O Senado Federal aprovou, em 10 de dezembro de 2024, o marco legal da inteligência artificial (PL 2.338/23). O projeto agora aguarda discussão na Câmara dos Deputados antes de qualquer sanção presidencial. Apesar da urgência defendida por muitos titulares de direitos autorais, o texto enfrentou críticas por impor restrições consideradas excessivas aos desenvolvedores de inteligência artificial, dificultando sua implementação prática.
Desafios da Identificação e Remuneração
O PL 2.338/23 estipula que tanto o desenvolvedor quanto o aplicador da tecnologia deverão declarar quais conteúdos protegidos foram utilizados para o treinamento de sistemas de inteligência artificial. Essa exigência apresenta um grande desafio, uma vez que o treinamento frequentemente utiliza uma variedade de conteúdos disponíveis na internet. Segundo especialistas, a responsabilidade de filtrar conteúdos protegidos, que são de acesso público, recairá pesadamente sobre os desenvolvedores.
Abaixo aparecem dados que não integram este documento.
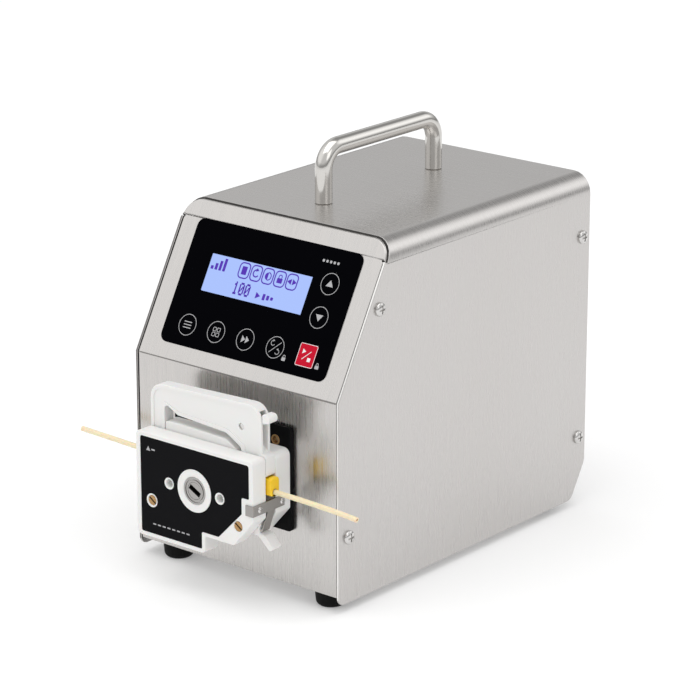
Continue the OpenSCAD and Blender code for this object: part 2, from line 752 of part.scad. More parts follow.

Além disso, a proposta determina que, para usos com finalidade comercial, os titulares de direitos autorais, que podem incluir entidades além de autores e artistas, deverão ser remunerados. O cálculo dessa remuneração considera fatores como o poder econômico do agente, a intensidade da utilização dos conteúdos e os efeitos concorrenciais em relação aos conteúdos originais. Essa abordagem traz à tona questões sobre a clareza e a aplicabilidade desses critérios, que não estão definidos na atual legislação sobre direitos autorais.
Exceções e Restrições
As regras de identificação e remuneração têm algumas exceções notáveis, limitadas a organizações que atuam em pesquisa, jornalismo, museus, arquivos, bibliotecas e instituições educacionais. Mesmo para essas entidades, há requisitos rigorosos, como a proibição de finalidades comerciais e a restrição de uso apenas ao necessário para cumprir objetivos específicos. Caso contrário, os titulares podem proibir a utilização de suas obras no desenvolvimento de sistemas de inteligência artificial.
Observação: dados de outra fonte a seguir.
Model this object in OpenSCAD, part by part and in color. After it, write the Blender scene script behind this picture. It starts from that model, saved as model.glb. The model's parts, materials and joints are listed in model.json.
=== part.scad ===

Implicações do Marco Legal
Um dos pontos debatidos é quem realmente se beneficiará com a nova legislação. O projeto introduz uma nova forma de uso das obras protegidas e concede direitos econômicos aos titulares, potencialmente em detrimento dos interesses dos próprios autores. Com o foco na proteção dos direitos dos titulares de direitos autorais, o Brasil pode se tornar um dos mercados mais restritivos em relação ao desenvolvimento de tecnologias de inteligência artificial.
A implementação desse modelo legislativo poderá gerar desafios econômicos significativos para empresas que desenvolvem tecnologias de inteligência artificial no Brasil. Isso pode resultar em um ambiente menos competitivo em comparação com outros países, dificultando o uso de conteúdo nacional para o treinamento de modelos de linguagem grande (LLM) e visão computacional (CV).
Cenário Comparativo com a Europa
Na Europa, busca-se um equilíbrio legislativo que permita o uso de obras publicamente disponíveis para o treinamento de sistemas de inteligência artificial, como uma forma de incentivar a inovação. Ao mesmo tempo, os titulares têm a opção de proibir o uso de suas obras por meio de ferramentas técnicas, indicando a necessidade de consentimento.
Diante da redação atual do PL 2.338/23, o Brasil pode estar a caminho de estabelecer uma das legislações mais restritivas em relação ao uso de direitos autorais no âmbito da inteligência artificial.